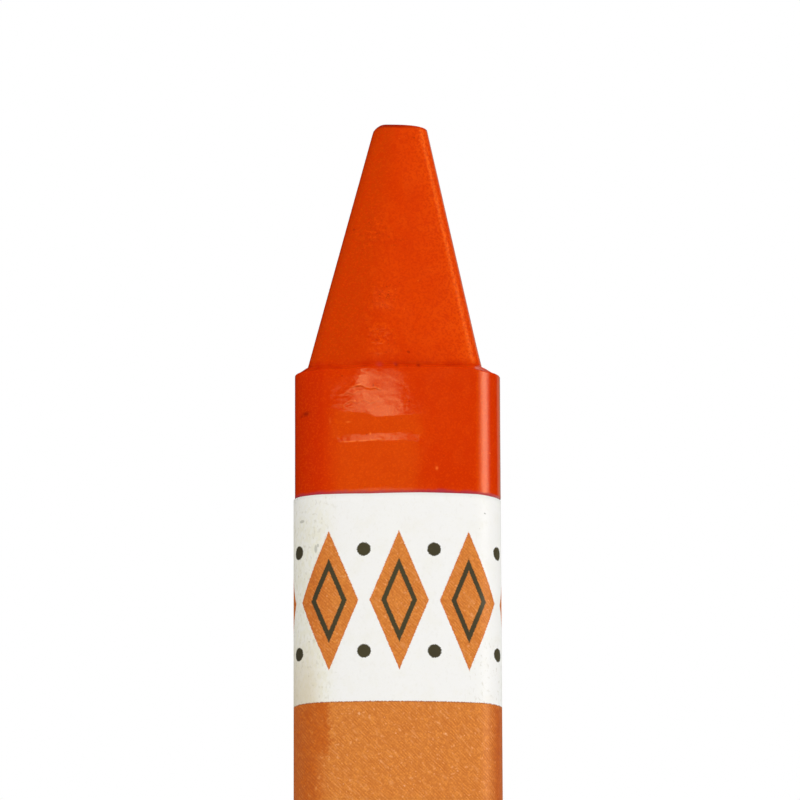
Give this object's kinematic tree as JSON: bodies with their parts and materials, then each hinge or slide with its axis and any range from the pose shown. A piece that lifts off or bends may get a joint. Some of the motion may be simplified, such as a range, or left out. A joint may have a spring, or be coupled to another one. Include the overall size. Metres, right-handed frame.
{
  "type": "triangular crayon",
  "caption": "Jumbo three-sided wax crayon with a blunt tapered tip on a small ledge, a bare wax collar and a glued paper label.",
  "frame": {"origin": "middle of the flat butt end, on the stick's axis", "axes": "+Z along the stick towards the tip; -Y out of the face that carries the label's front; one corner points to +Y"},
  "size_m": [0.0122, 0.0116, 0.1],
  "materials": {
    "wax": "satin",
    "label_paper": "matte",
    "paste": "satin"
  },
  "bodies": {
    "root": {"wax_stick": "wax", "paper_wrapper": "label_paper", "start_glue": "paste", "lap_glue": "paste"}
  },
  "joints": []
}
========
## Aim of the exercise
Show the data once more, exactly as it was written.

## Task answer
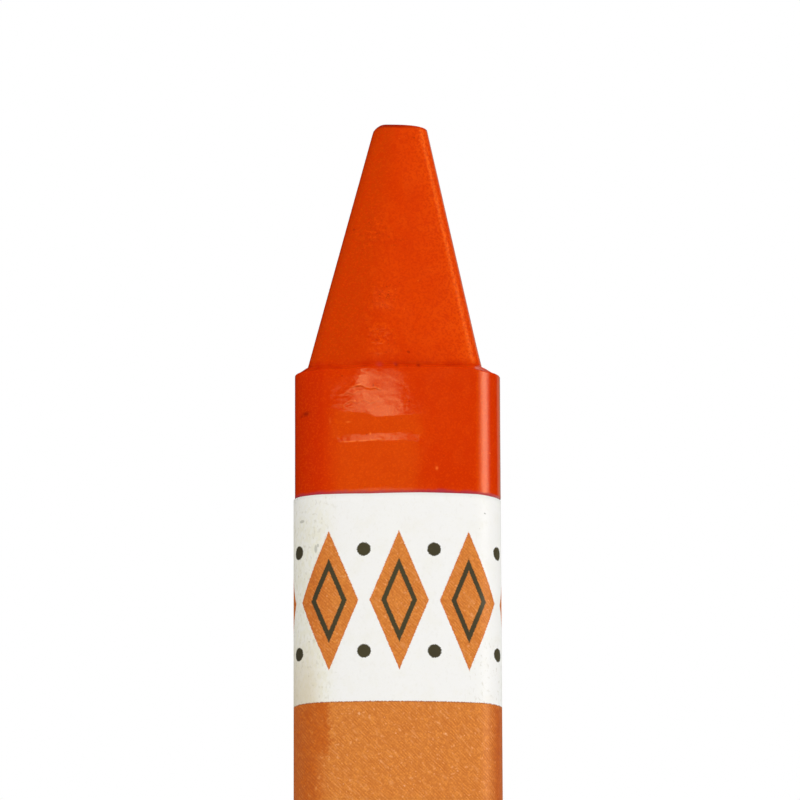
Give this object's kinematic tree as JSON: bodies with their parts and materials, then each hinge or slide with its axis and any range from the pose shown. A piece that lifts off or bends may get a joint. Some of the motion may be simplified, such as a range, or left out. A joint may have a spring, or be coupled to another one. Include the overall size. Metres, right-handed frame.
{
  "type": "triangular crayon",
  "caption": "Jumbo three-sided wax crayon with a blunt tapered tip on a small ledge, a bare wax collar and a glued paper label.",
  "frame": {"origin": "middle of the flat butt end, on the stick's axis", "axes": "+Z along the stick towards the tip; -Y out of the face that carries the label's front; one corner points to +Y"},
  "size_m": [0.0122, 0.0116, 0.1],
  "materials": {
    "wax": "satin",
    "label_paper": "matte",
    "paste": "satin"
  },
  "bodies": {
    "root": {"wax_stick": "wax", "paper_wrapper": "label_paper", "start_glue": "paste", "lap_glue": "paste"}
  },
  "joints": []
}